The Norwegian Atlantic Committee
Dato
Tid
17:00 -
Sted
Facebook / YouTube

On February 7, 17:00 CET, The Norwegian Atlantic Committee is proud to host Professor John J. Mearsheimer and Dr. Stephen Wertheim for a digital discussion on America’s future role in European security in the new era of Great-Power competition. The discussion will be led by Dr. Asle Toje.

This event will be live streamed on Facebook and our YouTube channel.

The post-WWII international order is coming to an end, and the global system is gradually returning to a state of harsher and more explicit Great-Power competition. Russia is standing ready on Ukraine’s borders, preparing an invasion. At the same time posing unrealistic demands on NATO, European and neighbouring countries’ security structures.

On the other hand, the rise of China, mostly at the expense of US superiority, is shaping global politics and will ultimately shift the entire global structure. China and Russia are both on a quest to expand their spheres of influence, and are actively contesting the US, the Transatlantic Alliance, the European Union, and western values.

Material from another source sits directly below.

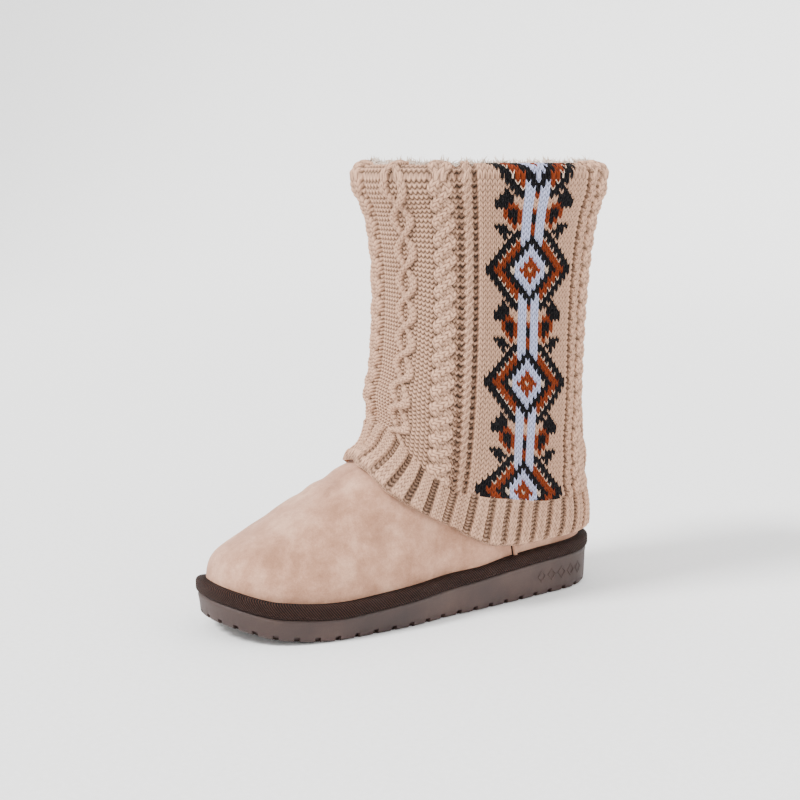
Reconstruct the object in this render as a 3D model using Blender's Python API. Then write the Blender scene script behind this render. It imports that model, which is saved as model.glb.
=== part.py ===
"""A left pull-on winter boot: a suede foot on a wrapped platform sole, with a knitted leg folded over the collar.

The toe points along -Y, the outer side of the foot is +X and the floor is Z = 0. The origin is on the floor
under the middle of the heel. Lengths are in metres. "Along" is the distance from the heel's back edge.
"""
import math
from bisect import bisect_right
from collections import namedtuple

import bmesh
import bpy
from mathutils import Vector

# The sole
SOLE_LENGTH = 0.268
BALL_WIDTH = 0.1017
HEEL_CENTRE = 0.036
HEEL_THICKNESS = 0.0232
FOREFOOT_THICKNESS = 0.0131
TOE_SPRING = 0.0100
HEEL_ROUND = 0.0425
TOE_ROUND = 0.074
ROUND_POWER = 2.25
SIDE_DRAFT = 0.0012
LOWER_EDGE = 0.0016

# The notches round its lower edge
NOTCH_PITCH = 0.0125
NOTCH_WIDTH = 0.0030
NOTCH_HEIGHT = 0.0032
NOTCH_REACH = 0.0045

# The cross bars of its tread, in a panel under the forefoot and one under the heel
BAR_PITCH = 0.0125
GROOVE_WIDTH = 0.0030
GROOVE_DEPTH = 0.0020
TREAD_MARGIN = 0.0110
HEEL_GROOVES = 4
FOREFOOT_START = 0.130
FOREFOOT_GROOVES = 9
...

At the moment we are standing amid a tense situation in Ukraine that already has far reaching consequences. The outcome of the current conflict will dictate the future of our geopolitical security landscape. Our distinguished speakers will discuss the return of great power rivalry and the US’ future role in European and transatlantic security in light of current events.

Prof. John J. Mearsheimer

John J. Mearsheimer is the R. Wendell Harrison Distinguished Service Professor of Political Science at the University of Chicago, where he has taught since 1982.

He graduated from West Point in 1970 and then served five years as an officer in the U.S. Air Force. He then started graduate school in political science at Cornell University in 1975. He received his Ph.D. in 1980.

He spent the 1979-1980 academic year as a research fellow at the Brookings Institution, and was a post-doctoral fellow at Harvard University’s Center for International Affairs from 1980 to 1982. During the 1998-1999 academic year, he was the Whitney H. Shepardson Fellow at the Council on Foreign Relations in New York.

Dr. Stephen Wertheim

Stephen Wertheim is a senior fellow in the American Statecraft Program at the Carnegie Endowment for International Peace. He is a historian of U.S. foreign policy and international order and writes widely about contemporary problems in American grand strategy.

He has published scholarly research on U.S. ideas and projects of diplomatic engagement, international law, world organization, colonial empire, and humanitarian intervention. In his book, Tomorrow, the World: The Birth of U.S. Global Supremacy (Harvard University Press, 2020), he reveals how U.S. leaders made a decision early in World War II to pursue global military dominance long into the future.

Dr. Asle Toje

Asle Toje is the Deputy Leader of the Norwegian Nobel Committee which is responsible for the Nobel Peace Prize. He is a scholar and an author who has lived and worked in Germany, France, Belgium, England, and the United States. He was educated at the Universities of Oslo and Tromsø and received his PhD from Cambridge University.

While at Cambridge, Toje worked on three main fields of study: international relations theory, war studies and European studies. He wrote his Ph.D. thesis, titled “American Influence on EU Security Policies,” under the supervision of Geoffrey Edwards.

Toje moved to New York City in 2005 to join the doctoral fellows program at Columbia University’s School of International and Public Affairs. His academic tutors was Kenneth Waltz. Toje was the Research Director at the Norwegian Nobel Institute from 2012-2018.